### [TASK GOAL]
Repeat the material exactly, every line of it.

** start RAW DATA **

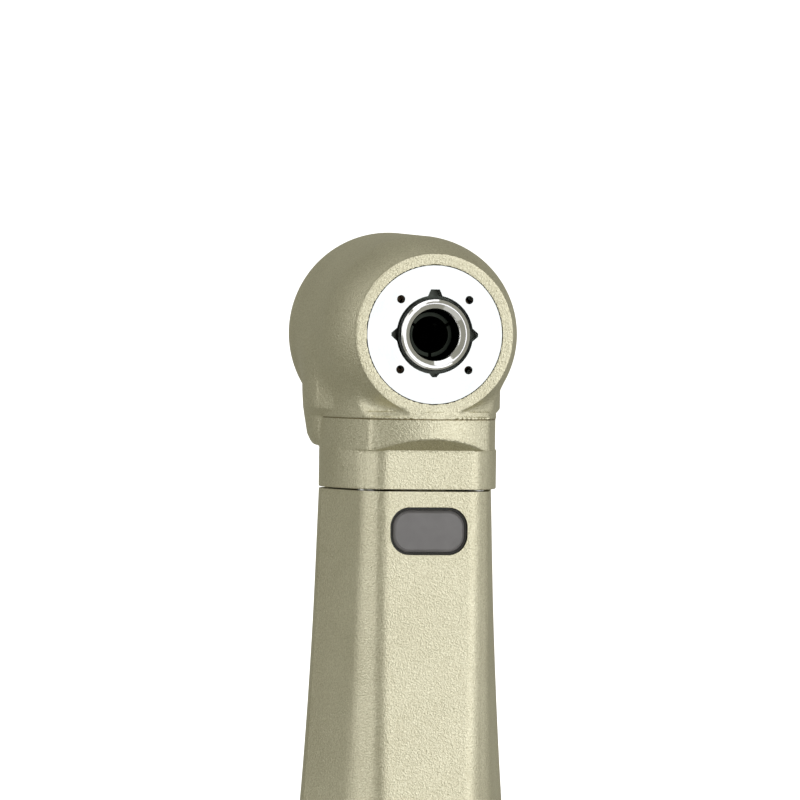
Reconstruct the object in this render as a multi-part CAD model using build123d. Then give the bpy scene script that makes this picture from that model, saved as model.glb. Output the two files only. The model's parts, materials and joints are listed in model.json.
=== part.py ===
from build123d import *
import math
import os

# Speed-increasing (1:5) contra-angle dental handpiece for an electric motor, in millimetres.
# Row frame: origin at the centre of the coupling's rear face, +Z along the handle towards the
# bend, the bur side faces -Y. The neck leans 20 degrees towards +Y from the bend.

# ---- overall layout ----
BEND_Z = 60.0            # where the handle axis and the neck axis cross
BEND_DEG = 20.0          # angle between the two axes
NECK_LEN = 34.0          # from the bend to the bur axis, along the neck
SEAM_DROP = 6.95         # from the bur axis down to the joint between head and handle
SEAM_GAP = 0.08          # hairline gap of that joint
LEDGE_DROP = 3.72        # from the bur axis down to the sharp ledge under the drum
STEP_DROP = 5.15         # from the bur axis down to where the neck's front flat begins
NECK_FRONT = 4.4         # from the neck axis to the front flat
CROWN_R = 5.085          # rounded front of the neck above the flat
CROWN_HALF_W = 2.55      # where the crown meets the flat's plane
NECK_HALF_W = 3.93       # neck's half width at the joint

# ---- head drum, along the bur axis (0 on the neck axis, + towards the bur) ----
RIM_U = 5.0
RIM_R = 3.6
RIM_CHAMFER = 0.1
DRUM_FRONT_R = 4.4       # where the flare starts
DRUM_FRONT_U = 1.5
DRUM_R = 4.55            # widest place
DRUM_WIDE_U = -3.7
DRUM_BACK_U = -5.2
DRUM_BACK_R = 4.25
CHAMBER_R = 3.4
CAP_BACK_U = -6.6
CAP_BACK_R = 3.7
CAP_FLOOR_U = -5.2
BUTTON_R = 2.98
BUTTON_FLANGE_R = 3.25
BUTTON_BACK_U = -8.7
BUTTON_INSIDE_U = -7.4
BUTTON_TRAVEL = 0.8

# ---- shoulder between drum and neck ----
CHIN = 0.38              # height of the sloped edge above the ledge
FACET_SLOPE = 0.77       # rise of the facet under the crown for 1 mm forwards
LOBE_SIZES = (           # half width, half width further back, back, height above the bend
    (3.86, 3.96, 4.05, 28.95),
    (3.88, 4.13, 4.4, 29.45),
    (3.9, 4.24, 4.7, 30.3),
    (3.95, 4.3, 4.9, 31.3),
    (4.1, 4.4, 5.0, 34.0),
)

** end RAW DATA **

### [WORKED ANSWER]
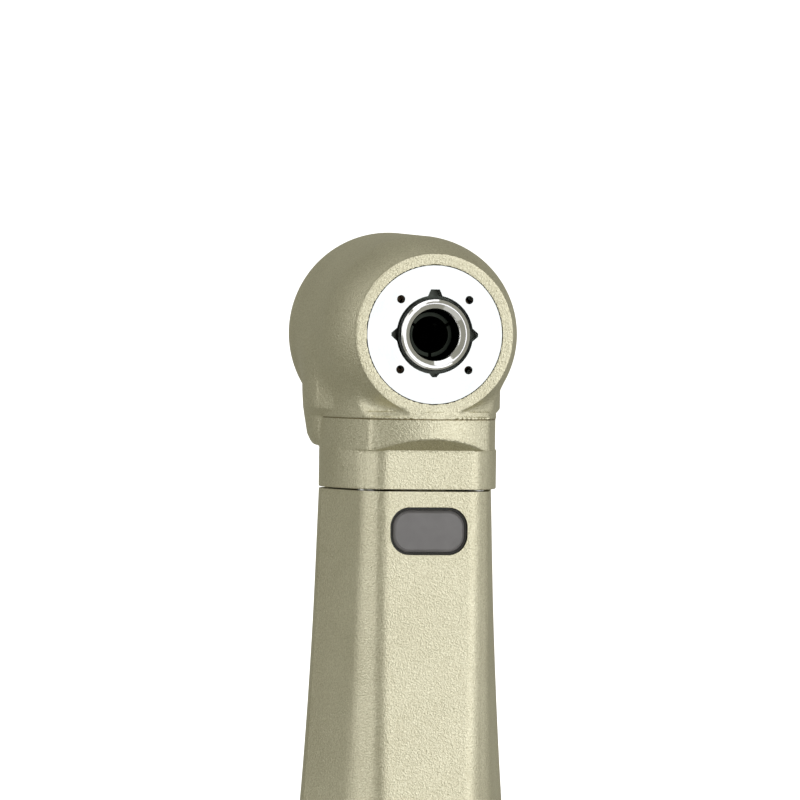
Reconstruct the object in this render as a multi-part CAD model using build123d. Then give the bpy scene script that makes this picture from that model, saved as model.glb. Output the two files only. The model's parts, materials and joints are listed in model.json.
=== part.py ===
from build123d import *
import math
import os

# Speed-increasing (1:5) contra-angle dental handpiece for an electric motor, in millimetres.
# Row frame: origin at the centre of the coupling's rear face, +Z along the handle towards the
# bend, the bur side faces -Y. The neck leans 20 degrees towards +Y from the bend.

# ---- overall layout ----
BEND_Z = 60.0            # where the handle axis and the neck axis cross
BEND_DEG = 20.0          # angle between the two axes
NECK_LEN = 34.0          # from the bend to the bur axis, along the neck
SEAM_DROP = 6.95         # from the bur axis down to the joint between head and handle
SEAM_GAP = 0.08          # hairline gap of that joint
LEDGE_DROP = 3.72        # from the bur axis down to the sharp ledge under the drum
STEP_DROP = 5.15         # from the bur axis down to where the neck's front flat begins
NECK_FRONT = 4.4         # from the neck axis to the front flat
CROWN_R = 5.085          # rounded front of the neck above the flat
CROWN_HALF_W = 2.55      # where the crown meets the flat's plane
NECK_HALF_W = 3.93       # neck's half width at the joint

# ---- head drum, along the bur axis (0 on the neck axis, + towards the bur) ----
RIM_U = 5.0
RIM_R = 3.6
RIM_CHAMFER = 0.1
DRUM_FRONT_R = 4.4       # where the flare starts
DRUM_FRONT_U = 1.5
DRUM_R = 4.55            # widest place
DRUM_WIDE_U = -3.7
DRUM_BACK_U = -5.2
DRUM_BACK_R = 4.25
CHAMBER_R = 3.4
CAP_BACK_U = -6.6
CAP_BACK_R = 3.7
CAP_FLOOR_U = -5.2
BUTTON_R = 2.98
BUTTON_FLANGE_R = 3.25
BUTTON_BACK_U = -8.7
BUTTON_INSIDE_U = -7.4
BUTTON_TRAVEL = 0.8

# ---- shoulder between drum and neck ----
CHIN = 0.38              # height of the sloped edge above the ledge
FACET_SLOPE = 0.77       # rise of the facet under the crown for 1 mm forwards
LOBE_SIZES = (           # half width, half width further back, back, height above the bend
    (3.86, 3.96, 4.05, 28.95),
    (3.88, 4.13, 4.4, 29.45),
    (3.9, 4.24, 4.7, 30.3),
    (3.95, 4.3, 4.9, 31.3),
    (4.1, 4.4, 5.0, 34.0),
)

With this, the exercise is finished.